The Sexual Gaze
I recently posted a meme of a well-known male actor on Facebook, which had him removing his jacket, shirt and tie (although leaving a white vest on so he was well-covered). This meme had originally been posted with a header simply stating “ladies, you’re welcome”. I re-posted with “persons of all persuasions, you’re welcome!” to make this less heteronormative (i.e. the default state in our society in which heterosexual attractions are the ones seen as appropriate and normal).
I was called out on the posting by a friend who stated “Sorry, but you’d all be going mental if a bloke put the same thing up with a woman in it”. I’ve tried to find a similar meme featuring a woman owning her sexuality and stripping down to a vest but couldn’t find one. My friend makes a good point though; I had posted this publicly because of the redressing of the heteronormativity but as it was public, it was open to all interpretations by people who are not versed in gender politics and the differences between how men and women are perceived sexually. There is a difference in posting a man and posting a woman enacting the same activity such as inciting sexual attraction.
I did not define the context in which I was posting and my friend was right to call me out on it.
There is a fundamental difference in how men and women are treated in expressing their sexualities. Posting like-for-like memes differing only in gender are not the same.
In our society men are seen as people with sexual subjectivity, as active participants in their own sex lives. Women are seen as sexual objects, passive receptors of sexual activity. It is from this that rape culture is derived, and the double-standards still so prevalent in our society; the slut/stud dichotomy. This is equally applicable to cisgender or transgender people but due to the transphobia transgender people are subjected to, such standards may be more violently applied. Transgender women in particular are more likely to be on the receiving end of violence than any other gender identity, often when a partner or family member ‘realises’ or is told they are transgender*.
When a meme such as the one I refer to above is posted, it is presumed that if it features a male body then the man in it is empowered and sexually active, and it is for him to act on sexual expressions which may be inspired by this.
When a meme features a female body then (apart from more clothes being removed thus affecting the true comparative nature of the memes) it is presumed that it is for the male gaze and the woman is an object in the sexuality inspired by the meme.
The famous diet coke advert theme in which a male strips off and women line up to watch for a ‘diet coke break’ but that is all they do, and if the male notices there is an arch smile, the inference that he could be sexually active with any one of the women watching and he knows it. There is no sense of entitlement to sexual activity from the women, there is from the man. That is the fundamental difference in a nutshell.
More simply put, the comparison made by my friend is not an equivalent one because society does not treat the genders as equal.
I am a Sexuality (known as Sex in the wider debating community) Positive identifying person , I do not believe in suppressing sexual identity or activity, as long as enthusiastic, informed, updated consent is present. I do not believe in censorship. What I do believe in, whole-heartedly, is equality of sexual expression and gender identity.
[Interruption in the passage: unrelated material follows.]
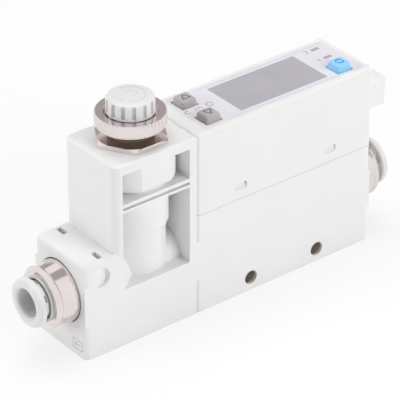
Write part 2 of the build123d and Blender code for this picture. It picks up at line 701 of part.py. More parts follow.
def release_button(end):
    """Button of a fitting: a tube with a barb inside, windows in its neck and a rounded lip."""
    lip_back = GUIDE_RING_FRONT + RELEASE_TRAVEL + 0.2
    body = fitting_piece([
        (-0.5, TUBE_R), (-0.5, 4.3), (0.0, 4.3), (0.4, BUTTON_R), (5.2, BUTTON_R), (5.9, NECK_R),
        (lip_back, NECK_R), (lip_back, LINER_R), (lip_back + 0.25, LIP_R), (7.9, LIP_R), (8.3, 5.1),
        (TIP, 4.6), (TIP, 3.7), (8.2, 3.25), (7.7, TUBE_R),
    ], end)
    window = Pos(end * (END_X + 6.3), NECK_R, 0) * Box(0.9, 1.2, 1.5)
    for place in range(6):
        body -= Pos(0, 0, FLOW_Z) * Rot(60 * place + 30, 0, 0) * window
    return body


def chuck(end):
    """Toothed grip ring: a thin cone with slits that bites on the tube."""
    tooth_r = TUBE_R + 0.05
    ring = fitting_piece([
        (-1.7, CHUCK_R), (-1.7, 4.1), (-2.75, tooth_r), (-2.95, tooth_r), (-2.95, 3.6), (-2.1, CHUCK_R),
    ], end)
    slit = Pos(end * (END_X - 2.5), 3.2, 0) * Box(0.9, 1.2, 0.5)
    for place in range(8):
        ring -= Pos(0, 0, FLOW_Z) * Rot(45 * place, 0, 0) * slit
    return ring


def tube_seal(end):
    """Lip seal that closes on the tube."""
    outer = SEAL_R - 0.03
    lip_r = TUBE_R + 0.05
    return fitting_piece([
        (-5.45, lip_r), (-5.45, outer), (-3.1, outer), (-3.1, 3.9), (-3.9, 3.6), (-3.3, lip_r),
    ], end)


def seal_ring(x):
    """The O-ring of a fitting or of the joint, centred on x, as an eight-sided section."""
    low = SEAL_GROOVE_R + 0.05
    high = SOCKET_R - 0.03
    half = SEAL_WIDTH / 2 - 0.15
    corner = 0.3
    return turned_lying([
        (x - half, low + corner), (x - half + corner, low), (x + half - corner, low), (x + half, low + corner),
        (x + half, high - corner), (x + half - corner, high), (x - half + corner, high),
        (x - half, high - corner),
    ])


def fitting_parts(name, end):
    """Every piece of one fitting, by node name."""
    return {
        name + "_sleeve": sleeve(end),
        name + "_guide_ring": guide_ring(end),
        name + "_release_button": release_button(end),
        name + "_chuck": chuck(end),
        name + "_tube_seal": tube_seal(end),
        name + "_o_ring": seal_ring(end * (END_X - SEAL_AT)),
        name + "_clip": retaining_clip(end * (END_X - CLIP_AT)),
    }


def all_parts():
    parts = {
        "valve_body": valve_body(),
        "sensor_body": sensor_body(),
        "upper_housing": upper_housing(),
        "panel_sheet": panel_sheet(),
        "display_window": display_window(),
        "display_module": display_module(),
        "display_board": board(2.0, DISPLAY_BOARD_Z),
        "key_switches": key_switches(),
        "indicator_leds": indicator_leds(),
        "main_board": main_board(),
        "board_screws": board_screws(),
        "header_pins": header_pins(),
        "controller_chip": controller_chip(),
        "connector_shell": connector_shell(),
        "connector_pins": connector_pins(),
        "flow_rectifier": flow_rectifier(),
        "sensor_board": sensor_board(),
        "sensor_gasket": sensor_gasket(),
        "sensor_screws": sensor_screws(),
        "sensor_pins": sensor_pins(),
        "needle_guide": needle_guide(),
        "guide_nut": guide_nut(),
        "guide_o_ring": washer(4.35, GUIDE_R + 0.05, 25.3, 26.7),
        "lock_ring": lock_ring(),
        "knob": knob(),
        "needle": needle(),
        "needle_o_ring": washer(1.75, NEEDLE_R + 0.04, 26.0, 27.4),
        "valve_seat": valve_seat(),
        "joint_o_ring": seal_ring(JOINT_X + SEAL_AT),
        "joint_clip": retaining_clip(JOINT_X + CLIP_AT),
    }
    for name, (x, y) in KEYS.items():
        parts[name] = key(x, y)
    for name, (x, y) in LENSES.items():
        parts[name] = indicator_lens(x, y)
    for name, x in zip(("near_mount_sleeve", "far_mount_sleeve"), HOLE_XS):
        parts[name] = mount_sleeve(x)
    parts.update(fitting_parts("outlet", -1))
    parts.update(fitting_parts("inlet", 1))
    return parts


os.makedirs("parts", exist_ok=True)
for node, shape in all_parts().items():
    if isinstance(shape, list):
        shape = Compound(children=shape)
    export_step(shape, "parts/" + node + ".step")
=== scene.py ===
# Looks of a compact digital flow switch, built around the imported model, in metres.

import json
import math

import bpy
from mathutils import Matrix, Vector

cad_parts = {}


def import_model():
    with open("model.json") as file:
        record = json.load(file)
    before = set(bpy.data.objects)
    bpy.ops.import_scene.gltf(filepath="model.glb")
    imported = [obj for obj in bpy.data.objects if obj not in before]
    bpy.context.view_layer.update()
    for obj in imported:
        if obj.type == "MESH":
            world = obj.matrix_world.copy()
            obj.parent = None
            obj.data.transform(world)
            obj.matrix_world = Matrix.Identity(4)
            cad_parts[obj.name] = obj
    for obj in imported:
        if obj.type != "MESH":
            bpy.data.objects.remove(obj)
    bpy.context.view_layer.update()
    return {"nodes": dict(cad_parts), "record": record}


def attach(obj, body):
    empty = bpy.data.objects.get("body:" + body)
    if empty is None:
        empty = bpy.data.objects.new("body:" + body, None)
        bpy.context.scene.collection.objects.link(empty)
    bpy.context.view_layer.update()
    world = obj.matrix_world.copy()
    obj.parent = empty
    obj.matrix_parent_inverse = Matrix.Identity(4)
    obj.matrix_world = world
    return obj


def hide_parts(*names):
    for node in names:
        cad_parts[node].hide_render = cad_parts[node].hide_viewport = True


MM = 0.001

# Camera, solved from the photograph
CAMERA_AZIMUTH = math.radians(38.44)
CAMERA_ELEVATION = math.radians(31.471)
CAMERA_ROLL = math.radians(0.129)
CAMERA_DISTANCE = 0.555
CAMERA_TARGET = Vector((-1.827 * MM, 0, 20.586 * MM))
CAMERA_LENS = 241.55
SENSOR_WIDTH = 36.0

# Colours as linear values
PLASTIC = (0.86, 0.86, 0.855)
FILM = (0.80, 0.785, 0.83)
WINDOW = (0.47, 0.455, 0.50)
KEY_GREY = (0.46, 0.44, 0.43)
KEY_BLUE = (0.30, 0.66, 0.98)
LENS = (0.46, 0.44, 0.47)
NICKEL = (0.78, 0.72, 0.712)
# The neck's nickel darkened as painted shade, standing in for its dark reflections between the nut and
# the ring
SHADED_NECK_NICKEL = (0.15, 0.11, 0.085)
BRASS = (0.88, 0.81, 0.72)
STEEL = (0.62, 0.62, 0.61)
RUBBER = (0.02, 0.02, 0.02)
KNOB = (0.80, 0.79, 0.80)
RELEASE = (0.78, 0.78, 0.775)
BOARD = (0.02, 0.16, 0.07)
BLACK = (0.03, 0.03, 0.035)
TIN = (0.72, 0.66, 0.52)
INK_DARK = (0.05, 0.045, 0.045)
# Grey for printed marks, and also the painted shadow of the parting line's gap
INK_AND_SHADOW_GREY = (0.46, 0.43, 0.45)
INK_LILAC = (0.68, 0.665, 0.73)
INK_SLATE = (0.30, 0.31, 0.40)
INK_BLUE = (0.02, 0.16, 0.55)
FLOOR = (0.93, 0.93, 0.93)
CARD = (0.46, 0.415, 0.41)

# Light on the object, and what is seen behind it
WORLD_LIGHT = 0.22
FLOOR_GLOW = 0.72
FLOOR_SIDE = 6.0
LIGHTS_AIM = Vector((0, 0, 0.02))
LIGHTS = {  # place, side, power in watts
    "key_light": ((0.35, -0.85, 0.45), 0.6, 5.4),
    "left_light": ((-0.85, 0.35, 0.30), 0.5, 3.7),
    "top_light": ((0.1, 0.2, 1.0), 0.8, 6.3),
}
CARDS_AIM = Vector((0, 0, 0.03))
CARDS = {  # place, width and height
    "back_card": ((0.45, 0.56, 0.36), (1.0, 0.36)),
    "high_card": ((0.45, -0.02, 0.70), (0.50, 0.86)),
}

# Places on the object, in millimetres
END_X = 37.65
HALF_WIDTH = 8.45
JOINT_X = -9.35
CORNER_R = 1.1
PARTING_Z = 23.5
PARTING_HALF_WIDTH = 0.04
TOP_Z = 42.2
VALVE_X = -19.45
KEYS = {"up_key": (-2.85, 3.8), "down_key": (-2.85, -4.0), "set_key": (31.75, -4.2)}
KEY_BODIES = {"up_key": "up_button", "down_key": "down_button", "set_key": "set_button"}
KEY_SIDE = 3.9
KEY_PROUD = 1.55
KEY_TAPER_STEPS = 6
DIGIT_X = 30.65
DIGIT_YS = {"1": 0.9, "2": 5.1}
DIGIT_SIZE = 1.9
NECK_R = 4.75
NECK_LOW_Z = 43.3
NECK_HIGH_Z = 45.0
THREAD_PITCH = 0.46
THREAD_SIDES = 72
RING_R = 7.35
RING_BORE_R = 4.82
RING_LOW_Z = 45.25
RING_HIGH_Z = 48.25
RING_FLOOR_Z = 46.3
COUNTERBORE_R = 5.45
RING_TEETH = 48
TOOTH_DEPTH = 0.34
TOOTH_FOOT_DEPTH = 0.13
KNOB_R = 5.03
KNOB_LOW_Z = 48.05
KNOB_HIGH_Z = 51.8
KNOB_GROOVES = 14
KNOB_GROOVE_DEPTH = 0.62
KNOB_GROOVE_HALF_WIDTH = 0.5
KNOB_TURN = math.radians(9.8)
SPINDLE_R = 1.56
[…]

People attracted to men expressing their sexuality whole-heartedly and without repression is joyous, and that is what the meme of Tom Hardy (for ‘twas him removing said jacket, shirt and tie) was about for me, so in response to my friend – yes, I should have put the post in context and/or not made it public in order to make that clear. However, an ‘equal’ meme of a woman removing clothing would not be comparable for the reasons stated.
The sexual gaze is gendered. Society is unequal. This is evident in television programmes, media representations of gender (for example, this headline on the meeting of Theresa May and Nicola Sturgeon in 2015’s Newspaper of the Year as voted by the London Press Club, the fourth win in 11 years, and which paper remains the most popular online), in classic art (see examples, below, both beautiful works of art), in the constant scrutiny of women as passive objects, men as active subjects; I could go on but I think you get where I’m going with this!
This isn’t a new thing; it’s been ingrained for centuries and continues to be so through mainstream attitudes surrounding us and we are all influenced by such inequalities. If you aren’t sure how it is passed on, and you have teenage friends/children of friends who post memes on facebook, observe for a while what they post especially differentiated by gender. It will open your eyes, but be warned, once see it can never be unseen!
One way to fight inequality is to celebrate heterosexual women, gay men, and bisexual/pansexual people of all genders having sexual agency, and that is what the meme which inspired the post should be about, for me (thus my original amendment to the reason it was posted in the first place). Gay women have the female body but it tends towards depictions idealised with the male gaze in mind. The ‘perfect’ female body (which is cisgender, usually white, tall, slim and passive) is one intended for male consumption. You cannot compare images of different genders in similar style, the basis of comparison is not one of equality.
Now when I post memes to inspire sexual agency in those who do not have it under patriarchy, I can post this blog!
NB: all references to men and women are inclusive of cisgender and transgender identifying-people.